Majlis Legal Centre was co-founded by Flavia Agnes, a writer, lawyer, and women’s rights activist renowned for her legal services to destitute women, and who was also instrumental in the formation of FAOW (Forum Against Oppression of Women), a campaign group that is instrumental in dealing with issues against women, such as dowry, sexual harassment and domestic violence. Majlis offers legal services, conducts legal awareness training, engages in policy-level interventions, public campaigns and public interest litigation in order to help women access justice.
The IWWF (India Women Welfare Foundation) supports and empowers Indian women by providing them with free legal assistance and counseling online.

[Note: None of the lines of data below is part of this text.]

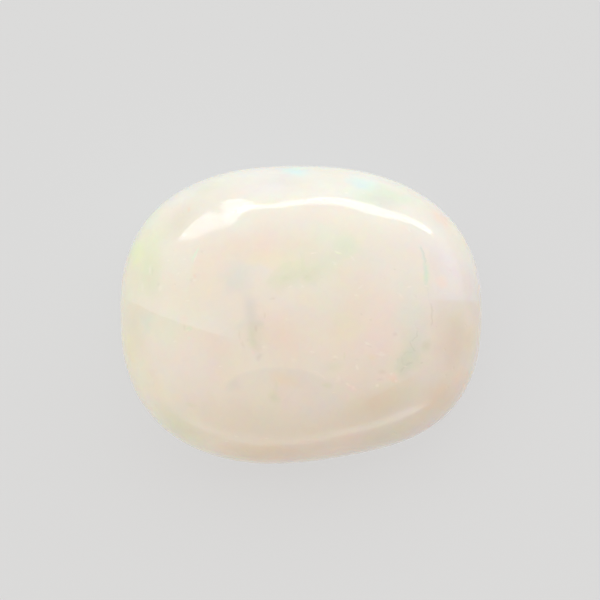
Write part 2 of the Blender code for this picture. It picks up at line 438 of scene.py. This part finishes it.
# little flecks and scratches where light catches, given as the flashes are
opalFlecks = [
    # round the knocked place, near right
    ("cream", 3.55, -1.92, 0.20, 0.10, -25, 0.70),
    ("smoke", 3.66, -2.08, 0.16, 0.06, -20, 0.10),
    ("cream", 4.28, -2.51, 0.36, 0.10, -8, 0.60),
    ("cream", 1.82, -2.66, 0.22, 0.10, -5, 0.60),
    ("smoke", 1.80, -2.79, 0.18, 0.06, 0, 0.08),
    ("cream", 2.99, -3.20, 0.09, 0.18, 15, 0.80),
    ("smoke", 2.99, -2.80, 0.15, 0.07, 0, 0.07),
    ("amber", 3.80, -2.66, 0.30, 0.26, 0, 0.14),
    ("blush", 3.90, -3.00, 0.25, 0.25, 0, 0.25),
    ("cream", 2.52, -4.12, 0.22, 0.10, -30, 0.75),
    ("cream", 2.80, -4.28, 0.16, 0.12, -40, 0.75),
    ("blush", 2.72, -4.30, 0.40, 0.26, -30, 0.35),
    ("blush", 2.50, -4.75, 0.16, 0.30, 0, 0.25),
    ("cream", 4.08, -4.16, 0.12, 0.11, 0, 0.85),
    ("smoke", 4.22, -3.84, 0.24, 0.10, 0, 0.10),
    ("bark", 4.35, -3.44, 0.28, 0.16, 0, 0.16),
    ("cream", 5.12, -3.90, 0.14, 0.10, -30, 0.60),
    ("cream", 4.85, -3.55, 0.12, 0.08, 40, 0.50),
    ("cream", 2.00, -3.80, 0.16, 0.20, 20, 0.40),
    ("cream", 1.95, -3.95, 0.20, 0.10, -10, 0.30),
    ("moss", 2.32, -2.60, 0.10, 0.26, 0, 0.20),
    ("moss", 1.78, -3.17, 0.60, 0.35, 0, 0.12),
    ("smoke", 3.22, -0.37, 0.10, 0.10, 0, 0.10),
    ("bark", 5.04, -1.42, 0.18, 0.14, 0, 0.17),
    # the left side
    ("rose", -6.08, 5.45, 0.12, 0.20, 0, 0.35),
    ("pearl", -6.30, 4.02, 0.16, 0.12, 0, 0.60),
    ("cream", -8.19, 2.15, 0.09, 0.30, 0, 0.50),
    ("smoke", -8.03, 2.05, 0.06, 0.34, 0, 0.07),
    ("cream", -7.60, 1.15, 0.14, 0.26, -10, 0.45),
    ("smoke", -7.70, 1.35, 0.10, 0.12, 0, 0.07),
    ("cream", -8.60, 1.25, 0.08, 0.32, 0, 0.30),
    ("blush", -7.45, 1.75, 0.10, 0.24, 15, 0.25),
    ("mint", -5.62, 3.05, 0.07, 0.36, -22, 0.40),
    ("mint", -5.78, 2.78, 0.06, 0.36, -14, 0.45),
    ("pearl", -5.69, 2.72, 0.05, 0.34, -18, 0.45),
    ("smoke", -5.34, 3.05, 0.10, 0.12, 0, 0.08),
    ("rose", -5.72, 1.72, 0.10, 0.16, 20, 0.30),
    ("smoke", -5.90, 1.50, 0.12, 0.14, 0, 0.07),
    ("leaf", -6.02, -1.12, 0.24, 0.20, 20, 0.30),
    ("cream", -6.10, -1.20, 0.14, 0.08, 10, 0.40),
    ("smoke", -6.27, -1.02, 0.10, 0.20, 5, 0.12),
    ("blush", -6.34, -0.60, 0.32, 0.35, 0, 0.28),
    ("lilac", -6.60, -0.60, 0.12, 0.40, 0, 0.35),
    ("mint", -6.01, -1.60, 0.18, 0.14, 0, 0.22),
    ("mint", -7.83, -0.45, 0.60, 0.30, 20, 0.16),
    ("moss", -5.95, -5.15, 0.40, 0.15, -15, 0.16),
    # the dark patch
    ("slate", -2.68, 0.10, 0.32, 0.60, 0, 0.09),
    ("moss", -2.70, -0.20, 0.34, 0.66, 0, 0.08),
    ("smoke", -2.72, -0.90, 0.44, 0.30, 0, 0.05),
    ("smoke", -2.20, -0.95, 0.32, 0.26, -30, 0.06),
    ("slate", -3.30, -1.00, 0.42, 0.24, 40, 0.12),
    ("moss", -2.66, -1.40, 0.30, 0.56, 0, 0.22),
    ("smoke", -2.60, -1.55, 0.26, 0.50, 5, 0.04),
    ("moss", -2.56, -1.95, 0.32, 0.32, 10, 0.22),
    ("bark", -2.42, -1.15, 0.12, 0.22, 0, 0.24),
    ("smoke", -2.86, -1.75, 0.16, 0.12, 30, 0.06),
    ("bark", -3.30, -1.50, 0.10, 0.34, 4, 0.12),
    ("bark", -3.12, -2.00, 0.12, 0.26, 25, 0.12),
    ("bark", -2.35, -2.20, 0.36, 0.36, 0, 0.10),
    ("smoke", -2.19, -2.58, 0.24, 0.16, 25, 0.12),
    ("bark", -2.30, -2.72, 0.18, 0.16, -20, 0.15),
    ("bark", -1.96, -0.46, 0.09, 0.22, 0, 0.17),
    ("bark", -1.52, 0.46, 0.22, 0.10, 15, 0.16),
    ("cream", -1.99, -2.12, 0.18, 0.11, 0, 0.40),
    ("blush", -2.58, -2.40, 0.22, 0.12, -50, 0.20),
    # the middle
    ("cream", 0.66, 2.92, 0.26, 0.05, 6, 0.60),
    ("pearl", 1.98, 2.96, 0.25, 0.06, -20, 0.60),
    ("lime", 1.98, 2.93, 0.25, 0.07, -20, 0.25),
    ("moss", 0.35, 1.60, 0.34, 0.30, 35, 0.18),
    ("smoke", 0.25, 1.62, 0.22, 0.14, 35, 0.04),
    ("moss", -0.85, 1.60, 0.40, 0.22, 0, 0.14),
    ("pearl", 2.76, 2.65, 0.25, 0.07, -45, 0.30),
    ("pearl", 1.78, 2.40, 0.22, 0.12, -20, 0.22),
    ("pearl", 3.19, 1.09, 0.26, 0.07, 40, 0.28),
    ("cream", 5.35, 0.67, 0.26, 0.09, -45, 0.40),
    ("cream", 0.08, 1.12, 0.12, 0.12, 0, 0.40),
    ("cream", -0.58, 1.10, 0.16, 0.08, 20, 0.40),
    ("cream", -0.76, -0.65, 0.16, 0.10, 0, 0.30),
    ("cream", -0.40, -2.84, 0.20, 0.16, 0, 0.30),
    ("moss", -1.34, -4.15, 0.12, 0.30, 0, 0.16),
]


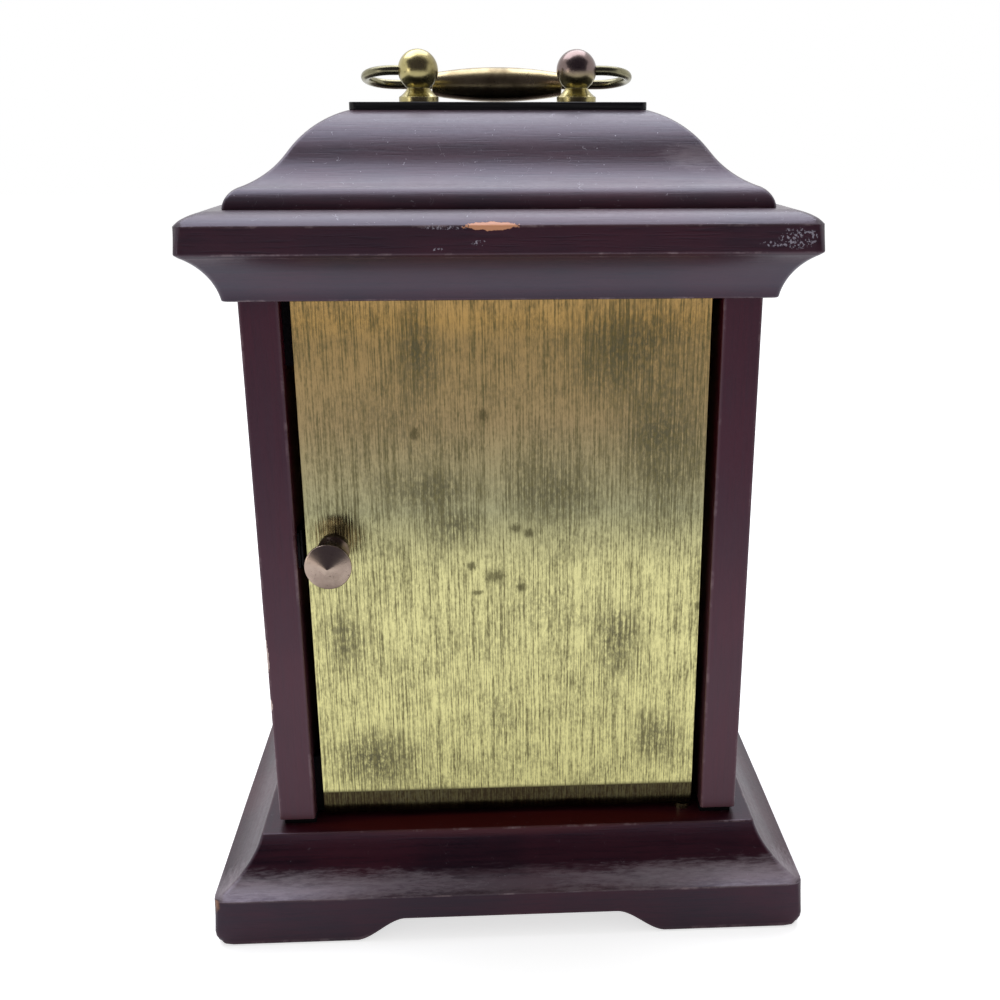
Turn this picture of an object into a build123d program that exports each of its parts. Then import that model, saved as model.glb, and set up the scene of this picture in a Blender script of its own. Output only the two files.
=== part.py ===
from build123d import *
import math
import os

os.makedirs("parts", exist_ok=True)

# Lengths are in millimetres and angles in degrees. Z is up, the floor is at zero, the clock's
# middle is over the origin, the brass back door faces -Y and the dial faces +Y.
# Depths run from the back faces of the side panels towards the dial.

# Case body, between the outer faces of the side panels
body_width = 106.0
body_depth = 66.0
body_height = 120.0
panel_thickness = 8.1
panel_edge_round = 0.6
front_frame_thickness = 6.0
front_stile_width = 14.0
front_rail_height = 14.0
floor_thickness = 1.3
floor_side_setback = 1.0
floor_lip_setback = 0.8

# Base, with overhangs from the body's outer faces
base_height = 22.3
base_top_overhang = 3.8
base_overhang = 13.9
base_fascia_height = 11.2
base_rail_thickness = 10.0
base_flange_thickness = 10.0
base_bevel_shares = (0.475, 0.28)
base_cove_shares = (0.375, 0.455)
foot_share = 0.67
arch_run_share = 0.74
arch_height = 5.5

# Cornice on top of the body
cornice_height = 17.4
cornice_soffit_overhang = 2.7
cavetto_top_overhang = 8.9
cavetto_height = 9.0
cavetto_shares = (0.36, 0.60)
cornice_overhang = 9.65
fascia_bottom_height = 9.6
fascia_top_height = 14.9
ledge_back_overhang = 3.6
ledge_shares = (0.545, 0.68)
roof_board_thickness = 10.0

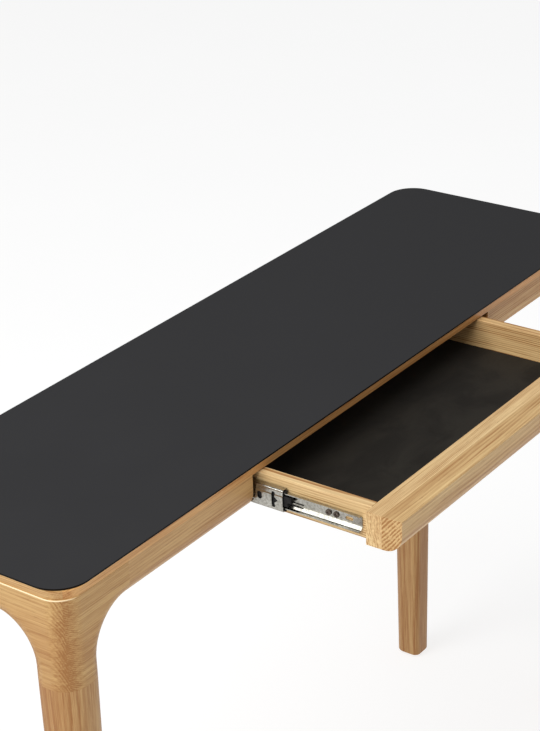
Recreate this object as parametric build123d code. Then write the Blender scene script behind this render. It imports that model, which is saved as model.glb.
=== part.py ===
from build123d import *
import os

# Console table with one drawer on ball-bearing slides, standing with the drawer open.
# Units are millimetres. X runs along the table, -Y is the drawer side, Z = 0 is the floor.
# Shapes are drawn about the middle of the table top with the drawer closed. save() then moves
# each piece to its open place and puts the origin on the floor under the middle of the whole.

# ---- driving dimensions ------------------------------------------------------------------
length = 1100.0
depth = 310.0
height = 760.0
drawer_open = 184.0

sheet_thickness = 2.0
panel_thickness = 8.0
edging_width = 24.0
sheet_corner_radius = 36.0
wood_corner_radius = 28.0
top_end_setback = 1.8

apron_height = 41.0
apron_thickness = 22.0
apron_round = 20.0
leg_width = 53.0
leg_foot_width = 40.0
leg_reach = 98.0
leg_outer_round = 26.0
leg_inner_round = 12.0
leg_straight_below_arch = 18.0
ledge_round = 1.2
glide_height = 4.0
glide_radius = 12.0

opening_half = 246.0
rail_thickness = 18.0
leg_dowel = (4.0, 18.0)
rail_dowel = (4.0, 12.0)
knee_dowel = (6.0, 28.0)
foot_pin = (1.5, 15.0)
drawer_dowel = (3.0, 10.0)
dowel_clearance = 0.1
dowel_end_gap = 1.0

slide_length = 214.0
slide_thickness = 12.7
slide_start = -101.0
steel = 1.1
outer_half_height = 17.5
middle_half_height = 13.0
inner_half_height = 9.5
inner_web_half = 5.4
inner_shoulder = 9.6
outer_flange_tip = 9.6
middle_web = 2.9
middle_emboss = 0.6
middle_emboss_half = 5.5
middle_flange_tip = 11.3
middle_start = -99.0
middle_length = 202.0
inner_flange_tip = 5.3
cage_web = 0.6
cage_strip = 1.0
outer_cage_web_at = 1.4
inner_cage_web_at = 4.3
inner_cage_arm_tip = 10.4
outer_ball_radius = 1.3
inner_ball_radius = 0.85
balls_per_row = 5
ball_pitch = 12.0
cage_length = 62.0
outer_cage_start = -50.0
inner_cage_start = -53.0

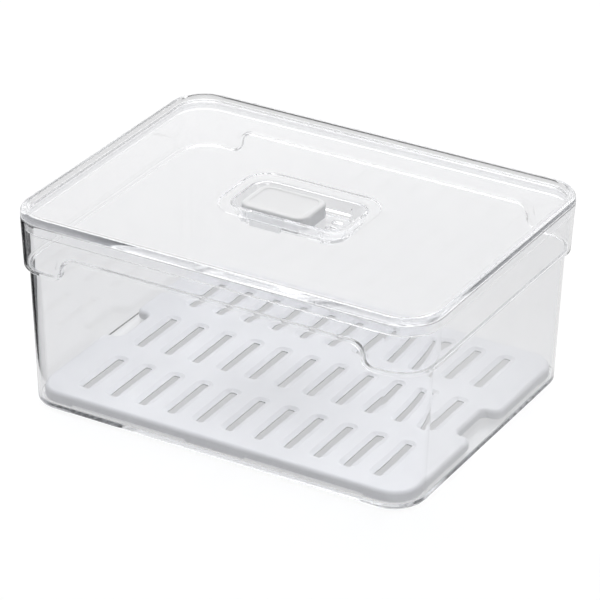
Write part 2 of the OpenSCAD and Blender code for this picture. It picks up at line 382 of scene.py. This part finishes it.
def make_bin(material):
    tub = Tub()
    cols = bin_columns(tub)
    a, b = tub.base
    edge_r, floor_r, lip_r = 1.2, 1.6, 0.6
    shell = Shell()
    rows = foot_rows(tub, cols)
    for x, z in arc_points(edge_r, edge_r, edge_r, 270, 180, 5)[:-1]:
        rows.append(cols.row(a - x, b - x, BASE_R - x, FLOOR_BOTTOM + z))
    rows += wall_rows(tub, cols, 0.0, FLOOR_BOTTOM + edge_r, tub.top - lip_r, 0.7, 0.9)
    a, b = tub.rim
    for x, z in arc_points(lip_r, -lip_r, lip_r, 180, 90, 4)[1:]:
        rows.append(cols.row(a - x, b - x, CORNER_R - x, tub.top + z))
    for x, z in arc_points(WALL - lip_r, -lip_r, lip_r, 90, 0, 4)[:-1]:
        rows.append(cols.row(a - x, b - x, CORNER_R - x, tub.top + z))
    rows += wall_rows(tub, cols, WALL, FLOOR_TOP + floor_r, tub.top - lip_r, 0.9, 0.7)[::-1]
    a, b = (v - WALL for v in tub.base)
    for x, z in arc_points(floor_r, floor_r, floor_r, 180, 270, 6)[1:]:
        rows.append(cols.row(a - x, b - x, BASE_R - WALL - x, FLOOR_TOP + z))
    rows.append(cols.row(a - 6, b - 6, BASE_R - WALL - 6, FLOOR_TOP))
    first = shell.ring(rows[0])
    last = shell.loft(rows[1:], first)
    shell.grid(first, cols.corners)
    shell.grid(last, cols.corners)
    return dress(shell.build("bin_tub"), "bin", material)


# ---------------------------------------------------------------- lid

POCKET = (35.5, 17.6, 9.5)
MOUTH = (39.0, 20.5, 10.4)
WELL_T = 2.0
RECESS = (47.0, 30.5, 16.5)
RECESS_DEPTH = 0.6
WELL_DEPTH = 9.9
WELL_FLOOR_T = 2.8
LID_EDGE_H = 4.7
PANEL_DROP = 4.1
PANEL_T = 2.2
PANEL_IN = 6.3


def mix(a, b, t):
    return tuple(u * (1 - t) + v * t for u, v in zip(a, b))


def lid_rim_rows(cols, a, b, bottom, top, panel):
    """Rings of the lid from the panel's top over the rim, down the skirt and up to the panel's underside."""
    section = []
    section += arc_points(PANEL_IN, panel + 0.9, 0.9, 270, 180, 5)
    section += arc_points(3.2, top - 2.1, 2.2, 0, 90, 7)[:-1]
    section += arc_points(3.2, top - 3.1, 3.1, 90, 180, 9)[2:]
    section += arc_points(0.6, bottom + 0.6, 0.6, 180, 270, 4)
    section += arc_points(1.9, bottom - 0.6, 0.6, 90, 0, 4)
    section += arc_points(3.0, 120.0, 0.5, 180, 270, 4)
    section += arc_points(4.0, 120.0, 0.5, 270, 360, 4)
    section += arc_points(5.3, panel - 3.0, 0.8, 180, 90, 5)
    return [cols.row(a - x, b - x, CORNER_R - x, z) for x, z in section]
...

There can only be lasting change when people’s attitudes change. Indian society not only needs to challenge the status quo regarding dowry, it needs to reject it. A recent survey conducted by popular matrimonial website shaadi.com revealed that 72 percent of young Indian men would stand up to their parents against dowry. But as this article reveals, it’s not so simple, because 44 percent of young Indian men still think dowry is not problematic. Attitudes and beliefs such as these are deep-rooted in a country that struggles with change, and although famous public personalities such as Yogeshwar Dutt set a positive example, India still has a very long way to go.